Okay, we’re talking about “L.” Good.
Now in my talk, I said that abbreviating lambda to L was a code smell. I was wrong! Giles, my bad!!
What I actually think is that needing to abbreviate lambda to L is a language smell. Very different. If you show me a Java program and you show me Strategy Pattern, I shouldn’t say it’s a code smell. I should say too bad for you that you need all that boilerplate when Ruby lets you do that with the word lambda and a pair of curly braces.
So now to “L:” Giles, if lambdas are integral to Archaeopteryx, if they are so woven into the fabric of what Archaeopteryx does that you want the keyword “lambda” to fade away, I honestly think this is a place where the language
could help you.
For example, what if Ruby had
call-by-name semantics?
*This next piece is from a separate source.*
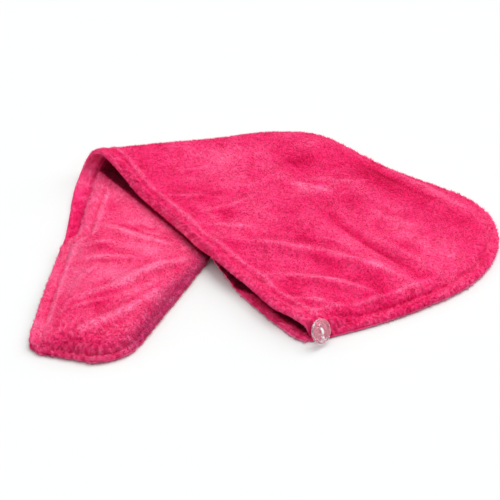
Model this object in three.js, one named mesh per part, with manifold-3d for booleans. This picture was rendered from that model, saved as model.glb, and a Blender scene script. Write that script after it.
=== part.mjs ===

You could write:
Plucker.new.start_plucking([ 0.35, 0.05, 0.1, 0.05, 0.25, 0.05, 0.1, 0.05 ])
# or...
bars_of_pedal, beat = 0, 0
Plucker.new.start_plucking(
if beat == 0
if bars_of_pedal == 0
bars_of_pedal = 1 if rand < .05
elsif bars_of_pedal == 5
if rand < .25
bars_of_pedal = 0
else
bars_of_pedal += 1
end
elsif bars_of_pedal == 9
if rand < .5
bars_of_pedal = 0
else
bars_of_pedal += 1
end
elsif bars_of_pedal == 13
bars_of_pedal = 0
end
end
beat = (beat + 1) % 4
if bars_of_pedal == 0
[ 0.35, 0.05, 0.1, 0.05, 0.25, 0.05, 0.1, 0.05 ]
else
[ 1.0, 0, 0, 0, 0, 0, 0, 0 ]
end
)
And you would get the same behaviour as if you were using lambdas.
That’s it, that’s what I should have said on stage: any time you are working around your language—whether in your IDE, or by modifying open classes, or by abbreviating things—that’s a place where we should step back, where we should ask if our language is missing something.
The answer may very well be “no.” But we ought to at least ask the question.